• _TO BE DONE_:
The entries below contain a line with "spring_cups_upper();" and a line with "from mathutils import Matrix, Quaternion, Vector". Retype exactly everything from the first down to the second, both included, and nothing else.

• _RECORDS SHOWN_:
#####

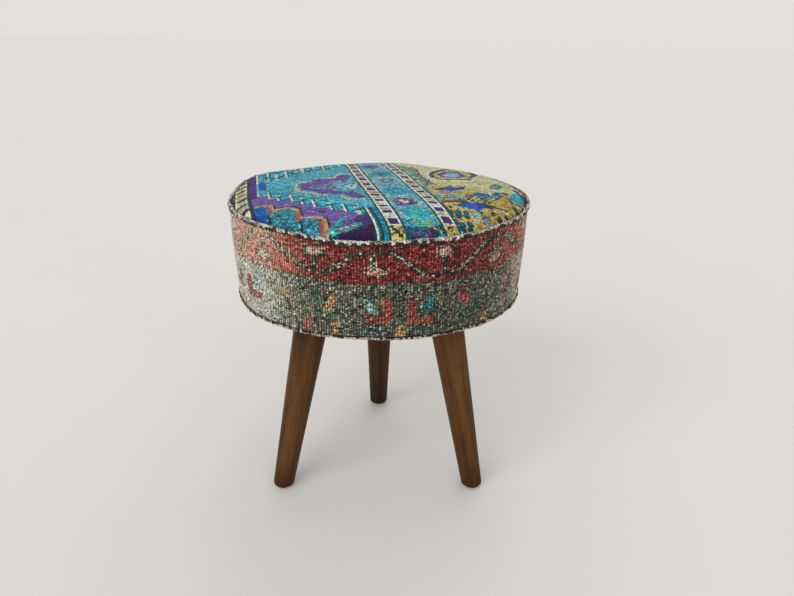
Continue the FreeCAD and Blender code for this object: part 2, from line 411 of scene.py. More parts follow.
def bell(angle, high, middle, spread):
    """A bell curve over the angle from the front, middle and spread in degrees."""
    return high * hill(np.degrees(from_front(angle)), middle, spread)


def rim_sag(angle):
    """Bells down at the front and left, up behind the left and at the right, and two slow waves."""
    waves = 0.7 * np.sin(5 * angle + 0.6) + 0.5 * np.sin(9 * angle + 2.0)
    return waves + sum(bell(angle, *one) for one in RIM_BELLS)


def foot_sag(angle):
    """The foot hangs a little lower at the front left, and wanders by half a millimetre."""
    return bell(angle, *FOOT_BELL) + 0.4 * np.sin(11 * angle + 1.0)


def pushed_out(points):
    """Upholstery stands out on the left, by the root of the height and the cube of the radius."""
    x, y, z = points.T
    share = np.clip((z - DRUM_FOOT) / DRUM_TALL, 0, 1) ** 0.5 * np.clip(np.hypot(x, y) / RIM, 0, 1) ** 3
    grow = 1 + bell(np.arctan2(y, x), *OUT_BELL) * share / RIM
    return np.stack([x * grow, y * grow, z], 1)


def crown(x, y):
    """Rim height plus a rise that falls with a power of the radius, plus the rim's sag and a slow wave."""
    share = np.clip(np.hypot(x, y) / RIM, 0, 1)
    slow = 0.6 * np.sin(x / 31 + 1.0) * np.cos(y / 27) * (1 - share**4)
    return RIM_HEIGHT + CROWN_RISE * (1 - share**CROWN_POWER) + rim_sag(np.arctan2(y, x)) * share**3 + slow


print("crown in the middle, mm:", round(float(crown(0.0, 0.0)), 1))

# %% [markdown]
# ## The top's lattice of knots
# The top was cut from a larger rug that lies askew on the seat: its rows run from side to side,
# but its columns lean, and lean more towards the front, where the carpet is pulled over the foam.
# Three long ladder stripes of the rug show how its columns run, so they guide the whole lattice.
# Each knot is four small faces with a raised middle. Knots outside the rim are dropped and the
# last points are drawn in to the circle, where the edge hides them.

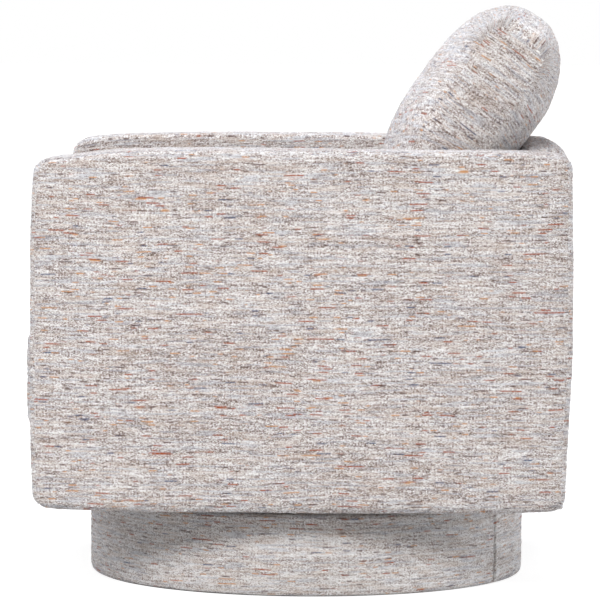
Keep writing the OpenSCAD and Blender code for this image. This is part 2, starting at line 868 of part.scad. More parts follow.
module wood_members() {
    span([-well - rail_t, -well - rail_t, rail_z], [well + rail_t, -well, rail_top_z]);
    span([-well - rail_t, well, rail_z], [well + rail_t, well + rail_t, rail_top_z]);
    span([well, -well - cut, rail_z], [well + rail_t, well + cut, rail_top_z]);
}

module left_arm_cover() {
    x0 = arm_in_x;
    x1 = body_w / 2;
    l = rear_y - front_y;
    h = arm_top_z - body_base_z;
    color("lightgray") difference() {
        intersection() {
            translate([x0, front_y, body_base_z])
                linear_extrude(h) corner_rect(arm_t, l, [front_edge_r, front_edge_r, rear_edge_r, 0]);
            along_x(x0, x1) translate([front_y, body_base_z])
                corner_rect(l, h, [base_edge_r, base_edge_r, rear_edge_r, front_edge_r]);
            along_y(front_y, rear_y) translate([x0, body_base_z])
                corner_rect(arm_t, h, [0, wrap_t, front_edge_r, front_edge_r]);
        }
        seat_well();
        wood_members();
        left_arm_frame_solid();
        left_arm_boards();
    }
}

// The arm frame without its bolt holes, so that no plugs stay in the padding
module left_arm_frame_solid() {
    left_arm_frame();
    for (j = [-1, 1]) span([well, j * arm_bolt_y - bolt_head_r, arm_bolt_z - bolt_head_r],
        [well + rail_t + post_t, j * arm_bolt_y + bolt_head_r, arm_bolt_z + bolt_head_r]);
}

module arm_cover_left() {
    left_arm_cover();
}

module arm_cover_right() {
    mirror([1, 0, 0]) left_arm_cover();
}

module front_rail_cover() {
    l = rail_t + front_pad_t;
    color("lightgray") difference() {
        along_x(-arm_in_x, arm_in_x) translate([front_y, body_base_z])
            corner_rect(l, deck_top_z - body_base_z, [base_edge_r, 0, 0, base_edge_r / 2]);
        wood_members();
        clip_room();
    }
}

module back_cover() {
    color("lightgray") difference() {
        along_x(-arm_in_x, arm_in_x) translate([back_in_y, body_base_z])
            corner_rect(back_t, arm_top_z - body_base_z,
                [0, base_edge_r, back_t - back_edge_r - rest_gap, back_edge_r]);
        seat_well();
        wood_members();
        back_frame();
        back_board();
        clip_room();
    }
}

// Closed skin over rings of equal counts, with a point at each end
function skin_faces(rings, sides) = let (last = rings * sides + 1) concat(
    [for (k = [0 : sides - 1]) [0, 1 + (k + 1) % sides, 1 + k]],
    [for (i = [0 : rings - 2], k = [0 : sides - 1])
        [1 + i * sides + k, 1 + i * sides + (k + 1) % sides, 1 + (i + 1) * sides + (k + 1) % sides]],
    [for (i = [0 : rings - 2], k = [0 : sides - 1])
        [1 + i * sides + k, 1 + (i + 1) * sides + (k + 1) % sides, 1 + (i + 1) * sides + k]],
    [for (k = [0 : sides - 1]) [last, 1 + (rings - 1) * sides + k, 1 + (rings - 1) * sides + (k + 1) % sides]]
);

// Point of a unit rounded square; a higher power gives squarer corners
function squircle(a, power) = [sign(cos(a)) * pow(abs(cos(a)), 2 / power), sign(sin(a)) * pow(abs(sin(a)), 2 / power)];

// Seat cushion: each ring is [share of the outline, inset of the outline, height]
cushion_side_h = cushion_edge_z - cushion_seat_z - 2 * seat_edge_r;
function edge_inset(a) = seat_swell + seat_edge_r * (1 - cos(a));
cushion_rings = concat(
    [for (s = cushion_floor_shares) [s, edge_inset(90), cushion_seat_z]],
    [for (k = [0 : cushion_edge_steps]) let (a = 90 * (1 - k / cushion_edge_steps))
        [1, edge_inset(a), cushion_seat_z + seat_edge_r * (1 - sin(a))]],
    [for (k = [1 : cushion_side_steps]) let (t = k / (cushion_side_steps + 1))
        [1, seat_swell * (1 - sin(180 * t)), cushion_seat_z + seat_edge_r + t * cushion_side_h]],
    [for (k = [0 : cushion_edge_steps]) let (a = 90 * k / cushion_edge_steps)
        [1, edge_inset(a), cushion_edge_z - seat_edge_r * (1 - sin(a))]],
    [for (s = cushion_top_shares) [s, edge_inset(90), cushion_edge_z + seat_crown * (1 - pow(s, crown_power))]]
);
function cushion_ring(ring) = [for (k = [0 : cushion_points - 1])
    let (u = squircle(360 * (k + 0.5) / cushion_points, cushion_power))
        [ring[0] * (cushion_half_x - ring[1]) * u[0],
            cushion_mid_y + ring[0] * (cushion_half_y - ring[1]) * u[1], ring[2]]];

module seat_cushion() {
    color("lightgray") polyhedron(
        concat([[0, cushion_mid_y, cushion_seat_z]], [for (r = cushion_rings) each cushion_ring(r)],
            [[0, cushion_mid_y, cushion_edge_z + seat_crown]]),
        skin_faces(len(cushion_rings), cushion_points)
    );
}

// Back pillow: sections swept along a line that runs up, bends back and runs on
function pillow_angle(s) = pillow_lean * min(max((s - pillow_straight) / pillow_bend_l, 0), 1);
function pillow_place(s) = let (a = pillow_angle(s), on = max(s - pillow_straight - pillow_bend_l, 0)) [
    pillow_y + pillow_bend_r * (1 - cos(a)) + on * sin(a),
    pillow_z + min(s, pillow_straight) + pillow_bend_r * sin(a) + on * cos(a)
];
function end_share(s) = let (e = min(s / pillow_foot_r, (pillow_l - s) / pillow_end_r, 1))
    pow(1 - pow(1 - e, pillow_end_power), 1 / pillow_end_power);
// How far back the pillow may reach at a height, past the rounded top edge of the back
function pillow_limit(z) = let (r = back_edge_r + pillow_back_gap, up = z - arm_top_z + back_edge_r)
    up >= r ? rear_y : up <= 0 ? back_in_y - rest_gap : back_in_y + back_edge_r - sqrt(r * r - up * up);
function pillow_half(s) = let (t = max(0, min(1, (s - pillow_straight) / pillow_bend_l)))
    (pillow_t + (pillow_top_t - pillow_t) * t) / 2;
function pillow_ring(s) = let (a = pillow_angle(s), p = pillow_place(s), e = end_share(s))
    [for (k = [0 : pillow_points - 1])
        let (u = squircle(360 * (k + 0.5) / pillow_points, pillow_power),
            n = pillow_half(s) * e * u[1],
            w = pillow_w / 2 * (1 - pillow_taper_share * (1 - e)) * u[0], z = p[1] - n * sin(a))
                [w, min(p[0] + n * cos(a), pillow_limit(z)), z]];
function pillow_station(k) = let (t = (k + 0.5) / pillow_rings) pillow_l * (1 - cos(180 * t)) / 2;

module back_pillow() {
    low = pillow_place(0);
    high = pillow_place(pillow_l);
    color("lightgray") polyhedron(
        concat([[0, low[0], low[1]]], [for (k = [0 : pillow_rings - 1]) each pillow_ring(pillow_station(k))],
            [[0, high[0], high[1]]]),
        skin_faces(pillow_rings, pillow_points)
    );
}

floor_ring();
base_lower_hoop();
base_glue_blocks();
base_board();
drum_wall();
drum_cover();
drum_bottom_cover();
race_lower();
race_screws();
bearing_balls();
ball_cage();
race_upper();
rocker_carriage();
carriage_bolts();
pivot_pins();
pivot_washers();
pivot_clips();
spring_cups_lower();
coil_springs_front();
coil_springs_rear();
bump_stops();
seat_plate();
pivot_bushes();
spring_cups_upper();
seat_plate_bolts();
mechanism_rails();
front_rail();
back_rail();
side_rail_left();
side_rail_right();
corner_blocks();
frame_cleats();
rail_screws();
arm_frame_left();
arm_frame_right();
arm_boards_left();
arm_boards_right();
arm_bolts();
back_frame();
back_board();
seat_springs();
spring_clips();
deck_pad();
seat_dust_cover();
front_rail_cover();
arm_cover_left();
arm_cover_right();
back_cover();
seat_cushion();
back_pillow();
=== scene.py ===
# %% [markdown]
# A lesson in dressing a solid model: an upholstered swivel rocker
#
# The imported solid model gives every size. This file puts fabric, cushions, springs and finishes around it.
# Rounded boxes are worked out as grids of points with numpy, the two loose cushions are blown up a little
# by a cloth simulation, and every finish is a small expression in Python that becomes shader nodes.

# %% Load the solid model
import math
import bpy
import numpy as np
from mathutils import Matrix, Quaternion, Vector


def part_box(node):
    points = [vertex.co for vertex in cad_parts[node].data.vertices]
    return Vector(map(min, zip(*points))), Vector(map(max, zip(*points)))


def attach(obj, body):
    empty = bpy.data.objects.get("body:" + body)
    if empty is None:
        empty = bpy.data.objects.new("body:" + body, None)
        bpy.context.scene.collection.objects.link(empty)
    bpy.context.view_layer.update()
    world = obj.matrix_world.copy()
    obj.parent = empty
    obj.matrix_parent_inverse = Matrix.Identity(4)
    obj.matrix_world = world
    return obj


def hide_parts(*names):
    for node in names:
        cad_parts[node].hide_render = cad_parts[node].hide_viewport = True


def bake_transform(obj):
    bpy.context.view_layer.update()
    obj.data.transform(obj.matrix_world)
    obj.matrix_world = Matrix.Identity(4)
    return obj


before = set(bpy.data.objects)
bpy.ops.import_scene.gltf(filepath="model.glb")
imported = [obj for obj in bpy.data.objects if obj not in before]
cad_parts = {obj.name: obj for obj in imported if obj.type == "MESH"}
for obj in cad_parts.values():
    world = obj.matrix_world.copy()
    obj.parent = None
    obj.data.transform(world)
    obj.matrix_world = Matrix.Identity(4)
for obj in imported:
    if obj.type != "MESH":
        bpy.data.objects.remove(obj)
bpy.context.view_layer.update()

# %% Helpers for every piece
def box_of(node):
    """A node's lowest and highest corners, as arrays."""
    return [np.array(c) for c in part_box(node)]


def stand_in(piece, body, node):
    """The piece moves with a body in place of a solid node."""
    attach(piece, body)
    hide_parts(node)

# %% [markdown]
# The camera comes first. The picture was taken from far away, almost level, a little above the arms. A long
# lens from seven metres keeps the sides of the body nearly parallel.

# %% Camera
def add_object(name, data):
    """An object in the scene that shows this mesh, lamp or camera."""
    made = bpy.data.objects.new(name, data)
    bpy.context.scene.collection.objects.link(made)
    return made


def face(thing, spot, ahead, roll=0.0):
    """Puts a camera or a lamp at spot, looking ahead, and rolls it about that line."""
    thing.location = spot
    thing.rotation_mode = "QUATERNION"
    thing.rotation_quaternion = ahead.to_track_quat("-Z", "Y") @ Quaternion((0, 0, 1), roll)


def place_camera(spot, turn, dip, roll, lens):
    """Camera at a point, looking along -X, turned towards +Y, dipped and rolled, all in radians."""
    camera = add_object("camera", bpy.data.cameras.new("camera"))
    ahead = Vector((-math.cos(turn) * math.cos(dip), math.sin(turn) * math.cos(dip), -math.sin(dip)))
    face(camera, spot, ahead, roll)
    camera.data.lens, camera.data.sensor_width = lens, 36
    camera.data.clip_end = 60
    bpy.context.scene.camera = camera
    print("camera lens", lens, "mm")

place_camera((7.0, 0.0755, 0.9138), turn=-0.01250, dip=0.0700, roll=0.0050, lens=268.6)

# %% [markdown]
# Light and floor. A pale room lights the chair evenly from all round. A wide soft lamp beside the camera
# gives the shade under the body and on the round base, two light the sides, and one the top edges. The
# floor is white to the camera, and the chair's shadow still falls on it.

# %% Colours are written as they look on a screen
def shade(r, g, b):
    """Screen colour (0 to 1) to the linear colour that a shader wants."""
    return tuple(c / 12.92 if c <= 0.04045 else ((c + 0.055) / 1.055) ** 2.4 for c in (r, g, b)) + (1.0,)

# %% A small class that writes shader maths
def operators(operation):
    """An operator between wires and numbers, and its reflected form for a number on the left."""
    def forward(self, other):
        return self.node("ShaderNodeMath", {"operation": operation}, {0: self, 1: other})

    def reflected(self, other):
        return self.node("ShaderNodeMath", {"operation": operation}, {0: other, 1: self})

    return forward, reflected


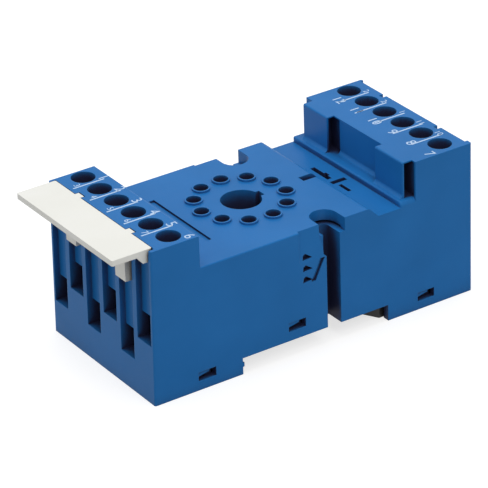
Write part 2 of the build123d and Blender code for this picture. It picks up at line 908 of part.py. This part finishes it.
# Marker plate: overhangs the near end, with two legs in the wire grooves
with BuildPart() as marker_plate:
    y0 = plate_offset - plate_length / 2
    y1 = plate_offset + plate_length / 2
    add_box(x_near - plate_reach, x_near + plate_overlap, y0, y1, plate_bottom, block_height)
    rim = marker_plate.edges().filter_by(Axis.Z)
    fillet(rim, edge_radius)
    for y in tongue_rows:
        add_box(
            x_near + plate_overlap - join, x_near + plate_overlap + tongue_reach,
            y - tongue_width / 2, y + tongue_width / 2, plate_bottom, block_height,
        )
    for y in leg_rows:
        add_box(
            x_near - leg_front, x_near - leg_front + leg_thickness,
            y - leg_width / 2, y + leg_width / 2,
            block_height - plate_thickness / 2 - leg_length, plate_bottom + join,
        )
    gusset_end = near_face(plate_bottom) + gusset_reach
    for y in (y0 + gusset_thickness / 2, y1 - gusset_thickness / 2 - far_gusset_inset):
        with BuildSketch(across(y)):
            with BuildLine():
                Polyline(
                    (gusset_end - gusset_length, plate_bottom + join),
                    (gusset_end - gusset_length, plate_bottom),
                    (gusset_end - gusset_length + gusset_slope, plate_bottom - gusset_drop),
                    (gusset_end, plate_bottom - gusset_drop),
                    (gusset_end, plate_bottom + join),
                    close=True,
                )
            make_face()
        extrude(amount=gusset_thickness / 2, both=True)

save(marker_plate.part, "marker_plate")

# Contacts: a sleeve under each pin hole, with a strip to its clamp
routes = strip_routes()
for index, (px, py) in enumerate(pin_points):
    own = [(level, points) for pin, level, points in routes if pin == index]
    sleeve_floor = strip_height(pin_levels[index])
    with BuildPart() as contact:
        for level, points in own:
            with BuildSketch(Plane.XY.offset(strip_height(level))):
                path = points + [(px, py)]
                for (ax, ay), (bx, by) in zip(path, path[1:]):
                    run = math.hypot(bx - ax, by - ay)
                    with Locations(((ax + bx) / 2, (ay + by) / 2)):
                        SlotCenterToCenter(
                            run, strip_width, rotation=math.degrees(math.atan2(by - ay, bx - ax))
                        )
            extrude(amount=strip_thickness)
        with BuildSketch(Plane.XY.offset(sleeve_floor)):
            with Locations((px, py)):
                Circle(sleeve_outer / 2)
        extrude(amount=sleeve_top - sleeve_floor)
        with BuildSketch(Plane.XY.offset(sleeve_top)):
            with Locations((px, py)):
                Circle(sleeve_inner / 2)
        extrude(amount=-(sleeve_top - sleeve_floor + cut_past), mode=Mode.SUBTRACT)
    save(contact.part, f"contact_{index + 1:02d}")

# Clamps and their screws, numbered along the near row and then the far row
places = [(x_near_screw, y, z) for y, z in zip(terminal_rows, near_levels)]
places += [(x_far_screw, y, z) for y, z in zip(terminal_rows, far_levels)]
for number, (x, y, level) in enumerate(places, start=1):
    cage_z = level - cage_drop
    with BuildPart() as cage:
        add_box(
            x - cage_length / 2, x + cage_length / 2, y - cage_width / 2, y + cage_width / 2,
            cage_z, cage_z + cage_height,
        )
        fillet(cage.edges().filter_by(Axis.X), cage_radius)
        add_box(
            x - cage_length, x + cage_length,
            y - cage_width / 2 + cage_wall, y + cage_width / 2 - cage_wall,
            cage_z + cage_floor, cage_z + cage_height - cage_roof, Mode.SUBTRACT,
        )
        with BuildSketch(Plane.XY.offset(cage_z + cage_height)):
            with Locations((x, y)):
                Circle(screw_thread / 2 + thread_gap)
        extrude(amount=-cage_roof - 2 * fit_gap, mode=Mode.SUBTRACT)
    save(cage.part, f"clamp_cage_{number:02d}")

    with BuildPart() as screw:
        tip_z = strip_height(level) + strip_thickness + fit_gap / 2
        with BuildSketch(Plane.XY.offset(tip_z)):
            with Locations((x, y)):
                Circle(screw_thread / 2)
        extrude(amount=screw_head_top - screw_head_height - tip_z)
        with BuildSketch(Plane.XY.offset(screw_head_top - screw_head_height)):
            with Locations((x, y)):
                Circle(screw_head / 2)
        extrude(amount=screw_head_height)
        fillet(screw.edges().group_by(Axis.Z)[-1], screw_edge)
        chamfer(screw.edges().group_by(Axis.Z)[0], screw_edge)
        with BuildSketch(Plane.XY.offset(screw_head_top)):
            with Locations((x, y)):
                Rectangle(screw_head + cut_past, driver_slot_width)
                Rectangle(driver_slot_width, driver_cross_length)
        extrude(amount=-driver_slot_depth, mode=Mode.SUBTRACT)
    save(screw.part, f"clamp_screw_{number:02d}")
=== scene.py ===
"""Looks of a relay socket: moulded blue plastic with pale printed numbers, a white marker plate,
a black rail latch, plated steel clamps and brass contacts. Lengths are in metres."""

import math

import bmesh
import bpy
from mathutils import Matrix, Vector


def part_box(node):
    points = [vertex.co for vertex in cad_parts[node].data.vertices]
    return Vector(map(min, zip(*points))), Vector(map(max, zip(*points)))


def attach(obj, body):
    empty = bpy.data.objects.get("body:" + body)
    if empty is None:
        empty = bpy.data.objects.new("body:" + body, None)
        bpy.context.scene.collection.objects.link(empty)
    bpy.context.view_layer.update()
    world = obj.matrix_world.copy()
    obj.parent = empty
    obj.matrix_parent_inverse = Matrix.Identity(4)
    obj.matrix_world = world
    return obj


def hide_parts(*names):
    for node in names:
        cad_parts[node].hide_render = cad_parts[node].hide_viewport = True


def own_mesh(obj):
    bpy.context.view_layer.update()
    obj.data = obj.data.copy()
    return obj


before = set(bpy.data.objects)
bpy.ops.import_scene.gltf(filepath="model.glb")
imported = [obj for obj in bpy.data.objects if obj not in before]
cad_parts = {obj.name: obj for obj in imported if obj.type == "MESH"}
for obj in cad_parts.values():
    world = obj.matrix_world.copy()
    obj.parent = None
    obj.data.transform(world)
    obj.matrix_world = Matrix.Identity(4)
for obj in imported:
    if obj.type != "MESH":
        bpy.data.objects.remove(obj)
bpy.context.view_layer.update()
bpy.context.scene.view_settings.view_transform = "Standard"

MM = 0.001

# Places from the CAD parts in model.glb: the near end, the tops of both terminal blocks, and the
# rows of screws
housing_low, housing_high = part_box("housing")
x_near = housing_low[0]
top = housing_high[2]
near_screws = [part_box(f"clamp_screw_{i:02d}") for i in range(1, 7)]
rows = [(low[1] + high[1]) / 2 for low, high in near_screws]

# Camera, as found from the photograph: sizes in pixels, and the sensor in millimetres
photo_size = 488
focal_pixels = 3200.35
sensor = 36.0
camera_place = Vector((-0.313255, -0.47917, 0.3228))
camera_azimuth = math.radians(-33.088)
camera_elevation = math.radians(28.146)
camera_roll = math.radians(-2.025)

# Painted shade in holes and corners: how far round a surface its openness is looked at, and
# from what openness up to what other one a surface turns from wholly painted shade to wholly
# in the open
shade_reach = 12 * MM
plastic_shade = 0.36, 0.5
metal_shade = 0.15, 0.75
# The painted shade colour, near black, that metal turns to in holes and corners
metal_painted_shade = (0.02, 0.02, 0.022, 1)

# Light and floor
world_light = 0.58
floor_tone = 0.45
floor_glow = 0.7
floor_reach = 3.0
floor_gap = 0.02 * MM
lamp_target = (0, 0, 0.02)


def srgb(code):
    """The linear colour of a hex code."""
    parts = [int(code[i : i + 2], 16) / 255 for i in (1, 3, 5)]
    linear = [c / 12.92 if c <= 0.04045 else ((c + 0.055) / 1.055) ** 2.4 for c in parts]
    return (*linear, 1.0)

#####

• _TASK SOLUTION_:
spring_cups_upper();
seat_plate_bolts();
mechanism_rails();
front_rail();
back_rail();
side_rail_left();
side_rail_right();
corner_blocks();
frame_cleats();
rail_screws();
arm_frame_left();
arm_frame_right();
arm_boards_left();
arm_boards_right();
arm_bolts();
back_frame();
back_board();
seat_springs();
spring_clips();
deck_pad();
seat_dust_cover();
front_rail_cover();
arm_cover_left();
arm_cover_right();
back_cover();
seat_cushion();
back_pillow();
=== scene.py ===
# %% [markdown]
# A lesson in dressing a solid model: an upholstered swivel rocker
#
# The imported solid model gives every size. This file puts fabric, cushions, springs and finishes around it.
# Rounded boxes are worked out as grids of points with numpy, the two loose cushions are blown up a little
# by a cloth simulation, and every finish is a small expression in Python that becomes shader nodes.

# %% Load the solid model
import math
import bpy
import numpy as np
from mathutils import Matrix, Quaternion, Vector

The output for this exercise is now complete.